Records for processing:
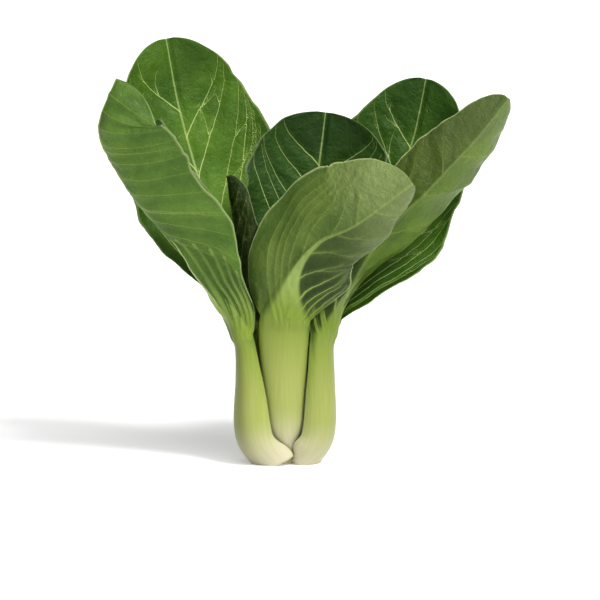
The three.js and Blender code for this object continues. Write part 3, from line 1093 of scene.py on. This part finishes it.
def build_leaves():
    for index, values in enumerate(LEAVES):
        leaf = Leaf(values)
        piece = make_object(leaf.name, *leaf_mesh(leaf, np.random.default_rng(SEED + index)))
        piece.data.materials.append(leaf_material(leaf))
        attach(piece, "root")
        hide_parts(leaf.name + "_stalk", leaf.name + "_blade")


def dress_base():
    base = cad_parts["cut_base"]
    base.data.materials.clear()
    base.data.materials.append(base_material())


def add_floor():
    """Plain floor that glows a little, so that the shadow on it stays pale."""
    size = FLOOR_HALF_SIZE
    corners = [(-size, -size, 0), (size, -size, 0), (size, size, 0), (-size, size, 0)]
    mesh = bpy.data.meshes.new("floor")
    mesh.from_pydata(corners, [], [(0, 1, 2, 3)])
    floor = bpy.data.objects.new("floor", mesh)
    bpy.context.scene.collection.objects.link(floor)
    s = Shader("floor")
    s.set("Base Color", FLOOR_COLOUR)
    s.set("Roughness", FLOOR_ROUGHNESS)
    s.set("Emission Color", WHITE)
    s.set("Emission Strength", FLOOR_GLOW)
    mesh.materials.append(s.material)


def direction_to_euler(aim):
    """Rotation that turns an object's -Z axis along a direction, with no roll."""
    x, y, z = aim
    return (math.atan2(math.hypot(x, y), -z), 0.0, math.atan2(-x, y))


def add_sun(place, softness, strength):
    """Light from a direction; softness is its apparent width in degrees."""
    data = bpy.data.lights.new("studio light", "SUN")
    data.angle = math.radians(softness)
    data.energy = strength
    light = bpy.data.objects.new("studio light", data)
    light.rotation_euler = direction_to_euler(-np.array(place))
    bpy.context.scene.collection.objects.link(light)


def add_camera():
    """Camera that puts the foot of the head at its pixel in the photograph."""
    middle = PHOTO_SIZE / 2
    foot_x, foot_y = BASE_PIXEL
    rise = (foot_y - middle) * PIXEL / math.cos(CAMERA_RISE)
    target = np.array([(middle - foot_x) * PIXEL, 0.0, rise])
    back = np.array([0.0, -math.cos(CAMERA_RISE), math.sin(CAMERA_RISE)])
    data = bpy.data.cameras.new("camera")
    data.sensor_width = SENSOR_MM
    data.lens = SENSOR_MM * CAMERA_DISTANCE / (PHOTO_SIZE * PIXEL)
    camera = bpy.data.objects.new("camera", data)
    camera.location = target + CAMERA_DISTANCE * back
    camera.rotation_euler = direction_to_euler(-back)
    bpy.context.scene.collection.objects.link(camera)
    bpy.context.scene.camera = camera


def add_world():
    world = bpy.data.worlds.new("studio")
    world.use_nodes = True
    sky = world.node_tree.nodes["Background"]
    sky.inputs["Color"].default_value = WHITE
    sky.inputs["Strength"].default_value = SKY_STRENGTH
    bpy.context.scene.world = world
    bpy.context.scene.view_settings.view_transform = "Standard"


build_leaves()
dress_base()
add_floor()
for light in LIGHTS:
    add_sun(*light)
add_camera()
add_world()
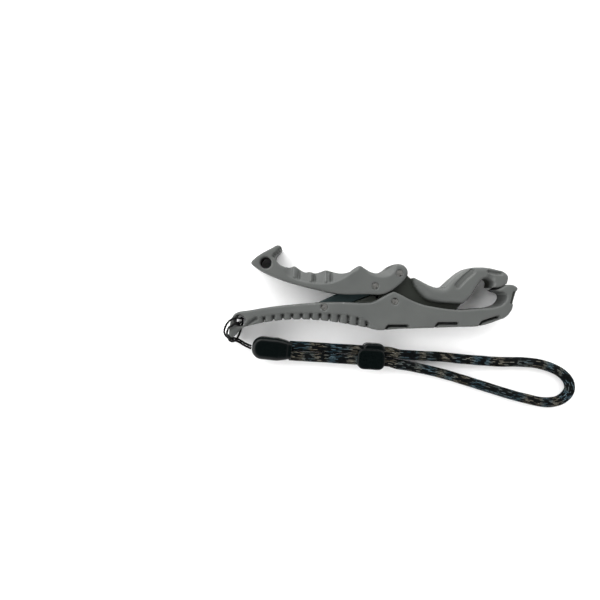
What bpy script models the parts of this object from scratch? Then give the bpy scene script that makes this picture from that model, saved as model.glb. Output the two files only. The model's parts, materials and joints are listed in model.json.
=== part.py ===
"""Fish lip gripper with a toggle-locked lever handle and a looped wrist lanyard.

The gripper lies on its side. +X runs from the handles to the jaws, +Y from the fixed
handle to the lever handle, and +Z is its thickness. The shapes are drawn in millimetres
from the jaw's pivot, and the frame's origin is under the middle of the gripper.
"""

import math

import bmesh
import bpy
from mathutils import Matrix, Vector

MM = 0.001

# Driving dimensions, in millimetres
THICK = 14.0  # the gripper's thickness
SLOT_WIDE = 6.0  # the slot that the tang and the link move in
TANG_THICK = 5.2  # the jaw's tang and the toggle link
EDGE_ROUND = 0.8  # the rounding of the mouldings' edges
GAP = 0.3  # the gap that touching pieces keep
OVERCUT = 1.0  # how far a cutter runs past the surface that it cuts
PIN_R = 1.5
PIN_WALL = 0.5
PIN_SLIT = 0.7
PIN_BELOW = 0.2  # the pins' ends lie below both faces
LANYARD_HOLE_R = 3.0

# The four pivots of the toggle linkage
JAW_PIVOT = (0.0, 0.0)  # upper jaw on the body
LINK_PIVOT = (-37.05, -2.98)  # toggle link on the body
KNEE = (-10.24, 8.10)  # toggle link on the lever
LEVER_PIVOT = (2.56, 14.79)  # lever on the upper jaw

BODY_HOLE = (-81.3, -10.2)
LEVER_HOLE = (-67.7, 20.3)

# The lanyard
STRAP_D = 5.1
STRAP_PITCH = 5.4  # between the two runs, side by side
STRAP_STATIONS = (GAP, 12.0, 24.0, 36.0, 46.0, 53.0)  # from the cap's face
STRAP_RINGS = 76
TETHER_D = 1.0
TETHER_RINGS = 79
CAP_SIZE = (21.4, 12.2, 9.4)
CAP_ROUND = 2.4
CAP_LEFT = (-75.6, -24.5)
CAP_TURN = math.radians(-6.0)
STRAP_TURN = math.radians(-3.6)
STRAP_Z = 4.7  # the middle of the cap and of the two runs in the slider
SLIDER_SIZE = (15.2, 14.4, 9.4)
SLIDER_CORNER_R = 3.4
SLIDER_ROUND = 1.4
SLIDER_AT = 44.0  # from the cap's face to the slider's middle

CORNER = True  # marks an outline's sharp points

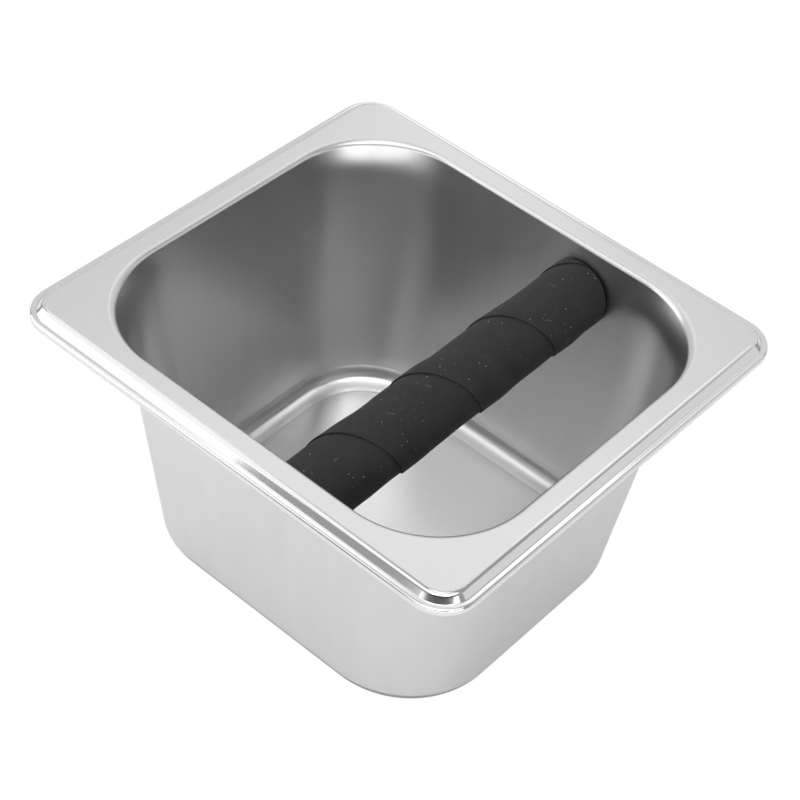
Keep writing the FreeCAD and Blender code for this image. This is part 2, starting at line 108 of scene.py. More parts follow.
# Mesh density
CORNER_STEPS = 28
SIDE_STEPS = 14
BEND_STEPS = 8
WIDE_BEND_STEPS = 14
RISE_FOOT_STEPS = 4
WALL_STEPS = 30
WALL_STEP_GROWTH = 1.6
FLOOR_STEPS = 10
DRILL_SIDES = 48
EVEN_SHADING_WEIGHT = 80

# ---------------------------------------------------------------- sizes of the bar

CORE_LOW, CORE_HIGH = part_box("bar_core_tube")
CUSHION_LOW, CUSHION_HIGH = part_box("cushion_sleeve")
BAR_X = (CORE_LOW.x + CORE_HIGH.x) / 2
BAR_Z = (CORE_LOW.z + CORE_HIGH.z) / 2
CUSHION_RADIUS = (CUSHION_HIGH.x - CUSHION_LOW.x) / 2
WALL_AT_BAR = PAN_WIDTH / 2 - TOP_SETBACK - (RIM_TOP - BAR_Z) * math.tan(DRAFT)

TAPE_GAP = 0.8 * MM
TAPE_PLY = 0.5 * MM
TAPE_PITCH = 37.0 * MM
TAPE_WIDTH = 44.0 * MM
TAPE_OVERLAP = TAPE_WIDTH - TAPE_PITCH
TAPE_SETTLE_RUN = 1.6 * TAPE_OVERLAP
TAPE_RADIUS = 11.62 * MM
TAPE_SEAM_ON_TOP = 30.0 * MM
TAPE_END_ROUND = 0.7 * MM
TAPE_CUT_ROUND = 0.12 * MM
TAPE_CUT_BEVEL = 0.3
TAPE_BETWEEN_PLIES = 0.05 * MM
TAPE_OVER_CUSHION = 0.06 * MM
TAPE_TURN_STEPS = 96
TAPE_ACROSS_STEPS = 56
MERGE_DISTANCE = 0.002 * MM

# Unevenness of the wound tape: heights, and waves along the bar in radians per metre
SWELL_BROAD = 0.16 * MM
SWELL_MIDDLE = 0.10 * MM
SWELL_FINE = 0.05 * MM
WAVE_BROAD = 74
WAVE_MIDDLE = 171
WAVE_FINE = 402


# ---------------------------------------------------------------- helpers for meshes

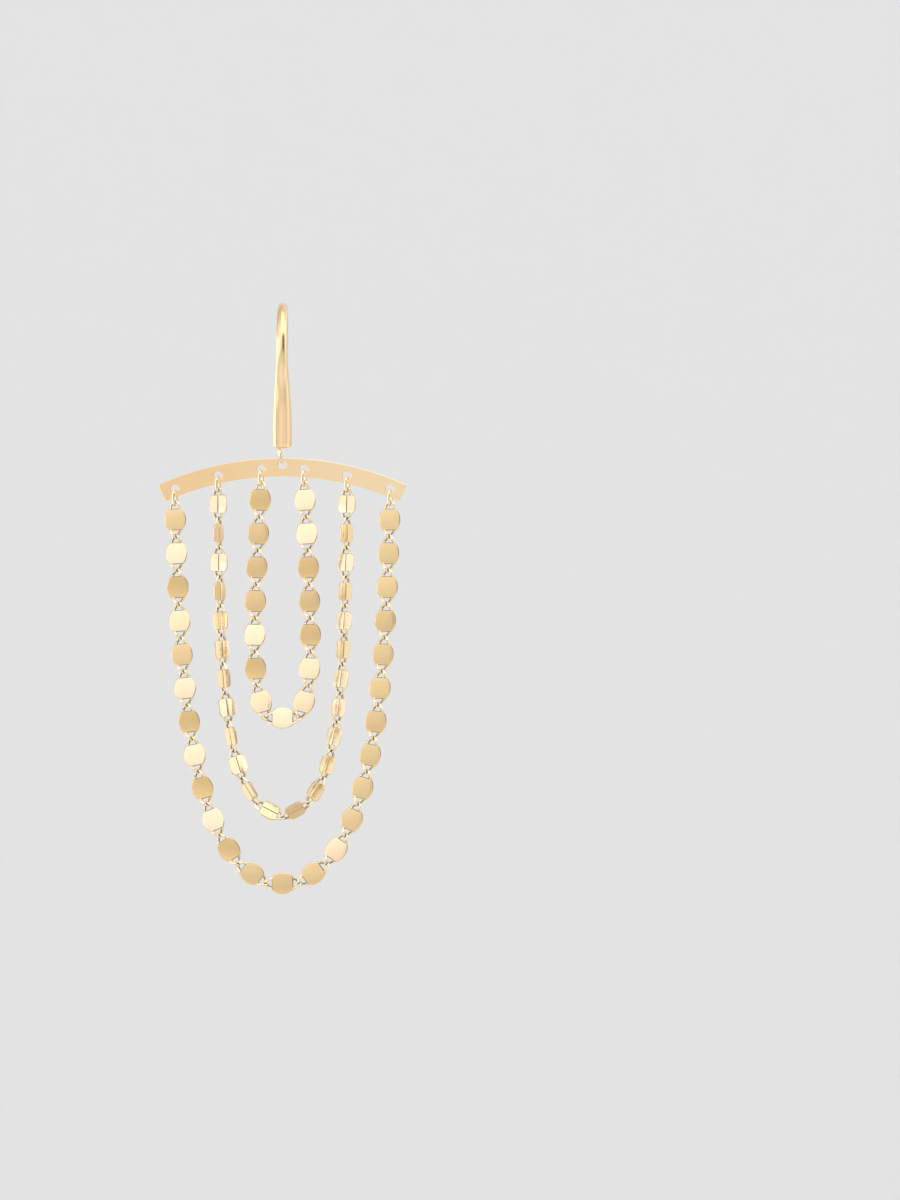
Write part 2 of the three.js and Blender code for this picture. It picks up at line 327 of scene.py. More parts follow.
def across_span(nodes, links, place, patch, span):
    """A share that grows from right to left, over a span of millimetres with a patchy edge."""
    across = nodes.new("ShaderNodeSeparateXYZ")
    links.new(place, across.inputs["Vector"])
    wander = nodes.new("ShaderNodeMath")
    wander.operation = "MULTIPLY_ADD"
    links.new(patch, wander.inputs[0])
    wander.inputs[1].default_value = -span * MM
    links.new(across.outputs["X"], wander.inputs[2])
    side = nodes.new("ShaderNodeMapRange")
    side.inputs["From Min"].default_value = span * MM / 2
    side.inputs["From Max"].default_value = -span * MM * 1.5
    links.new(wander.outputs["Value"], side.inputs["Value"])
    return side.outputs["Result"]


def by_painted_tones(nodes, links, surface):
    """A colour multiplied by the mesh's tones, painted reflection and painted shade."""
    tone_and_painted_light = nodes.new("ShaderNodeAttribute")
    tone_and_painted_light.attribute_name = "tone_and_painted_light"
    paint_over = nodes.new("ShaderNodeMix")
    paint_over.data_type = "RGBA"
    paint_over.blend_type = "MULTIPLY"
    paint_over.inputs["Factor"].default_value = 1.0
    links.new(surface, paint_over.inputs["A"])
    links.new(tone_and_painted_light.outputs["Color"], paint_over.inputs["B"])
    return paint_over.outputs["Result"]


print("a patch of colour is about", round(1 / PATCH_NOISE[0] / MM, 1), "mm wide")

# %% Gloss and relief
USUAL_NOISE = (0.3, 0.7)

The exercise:
Quote the data above verbatim from its first line to the line that includes "0.0, math.atan2(-x, y))", with both boundary lines retained.

Worked answer:
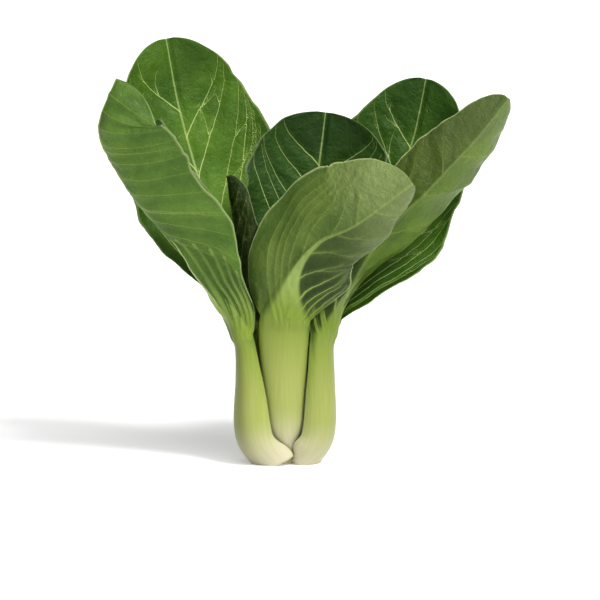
The three.js and Blender code for this object continues. Write part 3, from line 1093 of scene.py on. This part finishes it.
def build_leaves():
    for index, values in enumerate(LEAVES):
        leaf = Leaf(values)
        piece = make_object(leaf.name, *leaf_mesh(leaf, np.random.default_rng(SEED + index)))
        piece.data.materials.append(leaf_material(leaf))
        attach(piece, "root")
        hide_parts(leaf.name + "_stalk", leaf.name + "_blade")


def dress_base():
    base = cad_parts["cut_base"]
    base.data.materials.clear()
    base.data.materials.append(base_material())


def add_floor():
    """Plain floor that glows a little, so that the shadow on it stays pale."""
    size = FLOOR_HALF_SIZE
    corners = [(-size, -size, 0), (size, -size, 0), (size, size, 0), (-size, size, 0)]
    mesh = bpy.data.meshes.new("floor")
    mesh.from_pydata(corners, [], [(0, 1, 2, 3)])
    floor = bpy.data.objects.new("floor", mesh)
    bpy.context.scene.collection.objects.link(floor)
    s = Shader("floor")
    s.set("Base Color", FLOOR_COLOUR)
    s.set("Roughness", FLOOR_ROUGHNESS)
    s.set("Emission Color", WHITE)
    s.set("Emission Strength", FLOOR_GLOW)
    mesh.materials.append(s.material)


def direction_to_euler(aim):
    """Rotation that turns an object's -Z axis along a direction, with no roll."""
    x, y, z = aim
    return (math.atan2(math.hypot(x, y), -z), 0.0, math.atan2(-x, y))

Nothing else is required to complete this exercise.